Lübke ringt im Milieu um seine Zugehörigkeit. Die ist ihm irgendwie abhanden gekommen. Jahrzehntelang hat er einem Bordellbesitzer und dessen Familie loyal als Sicherheitschef gedient. Wie ein treuer Hund hat er alles getan, was sein Herrchen von ihm verlangt hat, bis zu dem Tag, an dem er ausgesetzt wurde. Als dann der Mord geschieht, wittert Lübke die Chance, an seine goldene Zeit in den 80er-Jahren anzuknüpfen, die vielleicht gar nicht so glänzend gewesen ist, wie er sie sich zusammendichtet. Der vom Leben gezeichnete Einzelgänger, den nichts mehr berührt, bringt den jungen Killer in seine Gewalt und entwickelt zu seiner Überraschung väterliche Gefühle für die verlorene Seele. Es ist eine Konstellation, die an den Film „Leon, der Profi“ erinnert, aber auch Anleihen an das Märchen „Schneewittchen“ macht, was mir erst beim Schreiben bewusst wurde: Der Jäger bringt es nicht übers Herz, sein Opfer zu töten, und ändert seine Pläne.
In welchem Genre erzählen Sie Ihre Geschichte?
Der „Tatort“ gibt ja von Drama bis Thriller viele Möglichkeiten vor.
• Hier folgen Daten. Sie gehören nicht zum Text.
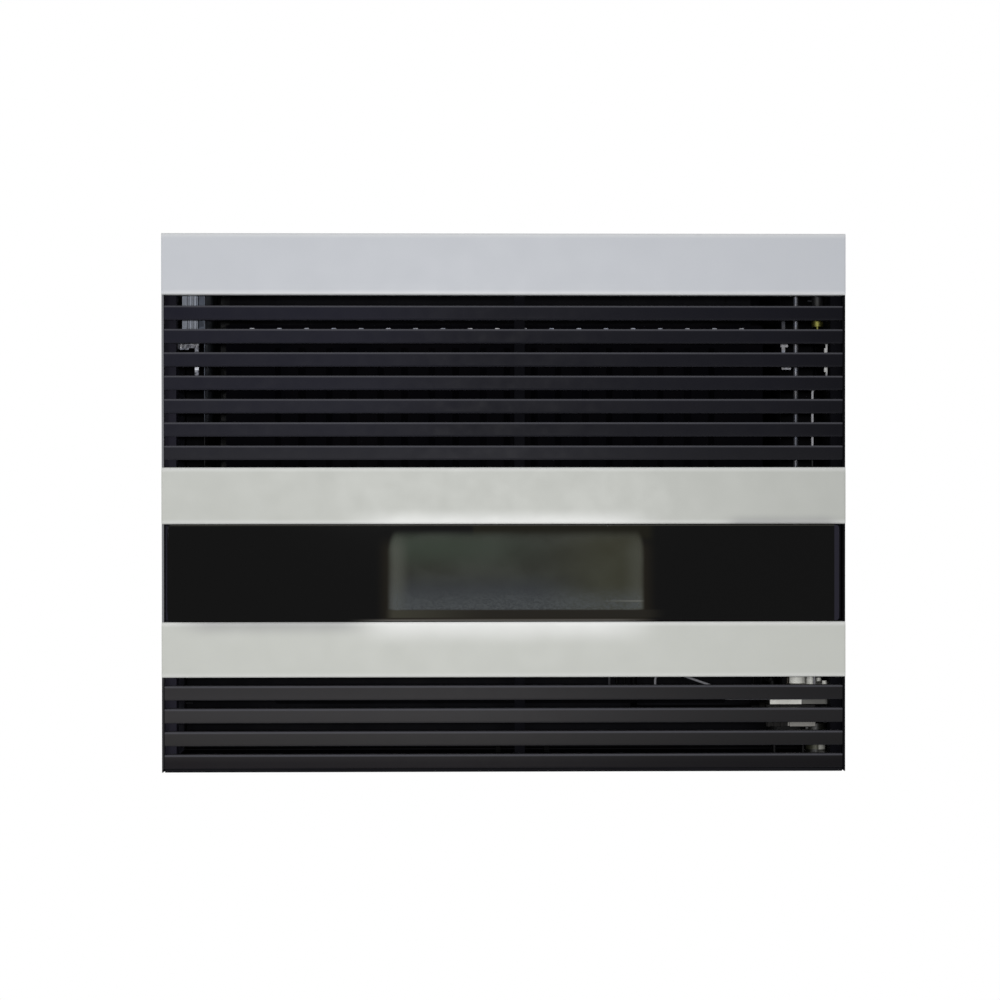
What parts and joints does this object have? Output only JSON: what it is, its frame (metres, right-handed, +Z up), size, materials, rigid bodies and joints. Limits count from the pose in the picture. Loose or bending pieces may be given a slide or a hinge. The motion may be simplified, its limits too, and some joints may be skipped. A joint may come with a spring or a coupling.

In einer Drehbuchbesprechung kam irgendwann ein Begriff auf, der die erzählerische Gattung am besten trifft. „Die goldene Zeit“ ist eine Kiezballade, ein emotionaler Gesang auf die alten Zeiten und ihre Mythen, ein getragenes Lied über eine ehemalige Legende und deren tragisches Ende.
Sie haben auch Kommissar Thorsten Falke eine Kiez-Vergangenheit gegeben.
Wir erzählen seine Backstory fort und verorten sie im Milieu. Falke hat vor dem Polizeidienst als Türsteher auf St. Pauli gearbeitet. Für den Jungen aus Hamburg-Billstedt, 17, 18 Jahre alt, ist „Eisen-Lübke“ eine Art Vorbild gewesen. Als der Kommissar dem Idol seiner Jugend wiederbegegnet, erschrickt er darüber, was aus Lübke geworden ist – und was der Mann vielleicht schon damals war. Falke ist letztlich froh, nicht dauerhaft in diese Welt abgetaucht zu sein, anders als sein Freund Mehmet, der auf dem Kiez ins Elend stürzte.
Fühlt sich Falke dem Milieu noch verbunden?
Er betrachtet seine Jugend und die Figuren von damals mit einem leicht verklärenden Blick. Er stuft auch Lübke harmloser ein als er ist. Dadurch macht er als Polizist einen großen Fehler. Falke ist emotional stärker involviert, als er sich eingestehen kann. Kommissarin Julia Grosz sieht seinen blinden Fleck und wundert sich über ihren Partner. Für sie ist das ganze Kiezgetue nichts weiter als Folklore. Aber sie dreht Falke keinen Strick daraus. Überhaupt sind die beiden Kommissare in ihrem Umgang miteinander ziemlich respektvoll. Was nicht bedeutet, dass sie sich schonen. Ihre gegenseitige Ehrlichkeit ist manchmal auch schmerzhaft. Dadurch wachsen sie aber als Team immer mehr zusammen.